CHALLENGE:
Look through the material and copy each line holding "names".

DATA SEGMENT:
+-------+

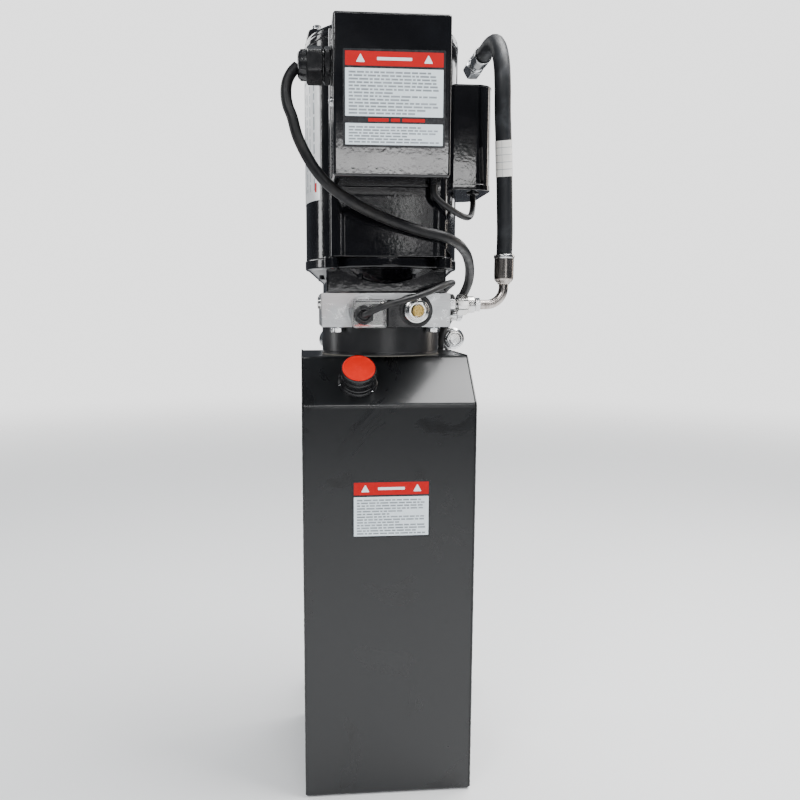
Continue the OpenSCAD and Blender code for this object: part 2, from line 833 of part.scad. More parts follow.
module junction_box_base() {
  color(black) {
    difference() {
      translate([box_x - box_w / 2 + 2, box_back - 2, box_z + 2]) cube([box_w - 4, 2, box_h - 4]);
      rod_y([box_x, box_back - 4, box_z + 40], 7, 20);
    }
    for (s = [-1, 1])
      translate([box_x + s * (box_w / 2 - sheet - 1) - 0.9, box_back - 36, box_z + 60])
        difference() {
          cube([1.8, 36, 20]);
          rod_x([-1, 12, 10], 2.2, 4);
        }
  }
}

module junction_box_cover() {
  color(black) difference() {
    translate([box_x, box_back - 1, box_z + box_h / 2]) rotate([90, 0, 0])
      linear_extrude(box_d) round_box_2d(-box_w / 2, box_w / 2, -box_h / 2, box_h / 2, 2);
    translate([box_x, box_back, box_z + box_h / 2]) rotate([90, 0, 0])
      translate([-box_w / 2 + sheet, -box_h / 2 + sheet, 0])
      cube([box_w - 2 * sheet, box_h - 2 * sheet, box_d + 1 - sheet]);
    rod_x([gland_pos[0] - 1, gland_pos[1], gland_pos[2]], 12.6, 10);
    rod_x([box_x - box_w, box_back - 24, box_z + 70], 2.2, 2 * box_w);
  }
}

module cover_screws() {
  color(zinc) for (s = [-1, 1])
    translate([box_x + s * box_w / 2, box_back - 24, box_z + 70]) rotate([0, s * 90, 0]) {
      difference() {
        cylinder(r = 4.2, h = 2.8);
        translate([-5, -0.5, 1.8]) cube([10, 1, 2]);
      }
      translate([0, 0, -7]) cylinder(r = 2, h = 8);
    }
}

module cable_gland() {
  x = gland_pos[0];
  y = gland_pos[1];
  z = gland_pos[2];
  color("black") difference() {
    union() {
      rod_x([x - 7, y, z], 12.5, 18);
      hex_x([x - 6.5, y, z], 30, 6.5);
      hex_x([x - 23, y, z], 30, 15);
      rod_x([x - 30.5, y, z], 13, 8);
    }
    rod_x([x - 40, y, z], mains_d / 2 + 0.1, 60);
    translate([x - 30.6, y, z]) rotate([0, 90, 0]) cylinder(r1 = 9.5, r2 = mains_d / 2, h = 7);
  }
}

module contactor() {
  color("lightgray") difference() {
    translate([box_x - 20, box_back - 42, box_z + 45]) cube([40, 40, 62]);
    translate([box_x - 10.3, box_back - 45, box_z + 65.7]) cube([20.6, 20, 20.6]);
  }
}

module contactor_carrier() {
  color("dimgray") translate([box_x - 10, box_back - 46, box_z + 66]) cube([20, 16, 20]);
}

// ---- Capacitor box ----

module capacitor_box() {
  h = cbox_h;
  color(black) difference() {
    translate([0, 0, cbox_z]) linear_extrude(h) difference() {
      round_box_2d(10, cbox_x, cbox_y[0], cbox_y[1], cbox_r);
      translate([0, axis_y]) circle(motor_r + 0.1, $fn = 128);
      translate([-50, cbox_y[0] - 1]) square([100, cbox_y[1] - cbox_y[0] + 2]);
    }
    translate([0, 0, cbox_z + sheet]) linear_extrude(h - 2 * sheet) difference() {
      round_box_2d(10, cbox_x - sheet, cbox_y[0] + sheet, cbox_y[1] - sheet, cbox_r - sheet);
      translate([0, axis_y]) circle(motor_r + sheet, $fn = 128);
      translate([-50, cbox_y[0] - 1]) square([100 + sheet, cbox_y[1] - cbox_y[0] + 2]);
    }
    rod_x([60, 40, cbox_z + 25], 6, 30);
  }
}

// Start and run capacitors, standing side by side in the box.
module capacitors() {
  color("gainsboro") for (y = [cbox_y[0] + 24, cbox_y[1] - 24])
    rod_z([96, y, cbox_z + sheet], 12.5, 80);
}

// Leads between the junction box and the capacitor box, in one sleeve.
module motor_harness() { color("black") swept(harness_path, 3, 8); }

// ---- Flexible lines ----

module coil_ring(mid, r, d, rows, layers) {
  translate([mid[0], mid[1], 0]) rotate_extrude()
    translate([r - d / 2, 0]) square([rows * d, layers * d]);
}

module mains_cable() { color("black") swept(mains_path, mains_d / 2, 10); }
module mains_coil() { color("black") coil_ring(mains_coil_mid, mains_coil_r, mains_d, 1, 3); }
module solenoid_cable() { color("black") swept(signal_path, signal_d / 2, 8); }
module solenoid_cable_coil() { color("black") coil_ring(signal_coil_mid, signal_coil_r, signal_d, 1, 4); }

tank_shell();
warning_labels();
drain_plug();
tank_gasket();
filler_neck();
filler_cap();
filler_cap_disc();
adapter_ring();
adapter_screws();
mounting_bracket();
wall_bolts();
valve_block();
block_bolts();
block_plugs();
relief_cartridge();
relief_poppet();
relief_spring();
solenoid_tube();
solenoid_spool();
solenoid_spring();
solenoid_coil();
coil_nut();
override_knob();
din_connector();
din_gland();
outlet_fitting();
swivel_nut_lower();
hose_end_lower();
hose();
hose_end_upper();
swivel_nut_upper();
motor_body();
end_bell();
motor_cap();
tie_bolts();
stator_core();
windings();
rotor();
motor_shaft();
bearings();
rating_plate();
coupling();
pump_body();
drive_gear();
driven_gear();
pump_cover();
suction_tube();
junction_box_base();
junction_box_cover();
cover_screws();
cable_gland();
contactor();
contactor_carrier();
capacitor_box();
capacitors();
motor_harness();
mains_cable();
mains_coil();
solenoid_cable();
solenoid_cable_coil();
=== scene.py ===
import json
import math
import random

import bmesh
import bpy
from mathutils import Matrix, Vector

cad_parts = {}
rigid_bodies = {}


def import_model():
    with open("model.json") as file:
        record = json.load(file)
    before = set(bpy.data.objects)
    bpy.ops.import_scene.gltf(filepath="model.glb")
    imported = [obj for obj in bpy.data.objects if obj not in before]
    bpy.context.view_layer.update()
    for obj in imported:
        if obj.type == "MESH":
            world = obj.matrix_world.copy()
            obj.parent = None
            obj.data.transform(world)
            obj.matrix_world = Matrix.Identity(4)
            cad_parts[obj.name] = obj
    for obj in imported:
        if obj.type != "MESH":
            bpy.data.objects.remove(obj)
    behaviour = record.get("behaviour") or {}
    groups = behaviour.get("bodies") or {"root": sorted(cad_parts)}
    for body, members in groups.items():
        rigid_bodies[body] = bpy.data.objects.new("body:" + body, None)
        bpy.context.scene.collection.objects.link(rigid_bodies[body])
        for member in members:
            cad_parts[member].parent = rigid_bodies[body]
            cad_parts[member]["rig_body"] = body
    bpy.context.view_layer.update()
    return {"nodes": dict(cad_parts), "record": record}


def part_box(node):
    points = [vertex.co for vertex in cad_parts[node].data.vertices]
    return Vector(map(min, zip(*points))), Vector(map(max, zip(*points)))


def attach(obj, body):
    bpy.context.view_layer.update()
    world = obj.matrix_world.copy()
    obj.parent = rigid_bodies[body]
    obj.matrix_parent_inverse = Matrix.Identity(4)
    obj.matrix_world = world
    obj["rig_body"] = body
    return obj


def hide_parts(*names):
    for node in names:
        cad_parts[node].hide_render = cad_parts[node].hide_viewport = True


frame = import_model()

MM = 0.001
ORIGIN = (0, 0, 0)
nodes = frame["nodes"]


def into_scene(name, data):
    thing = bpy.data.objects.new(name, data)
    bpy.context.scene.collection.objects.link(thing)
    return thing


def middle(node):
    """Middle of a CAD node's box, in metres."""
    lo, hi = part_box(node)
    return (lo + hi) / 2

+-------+

COMPLETE ANSWER:
def hide_parts(*names):
    for node in names:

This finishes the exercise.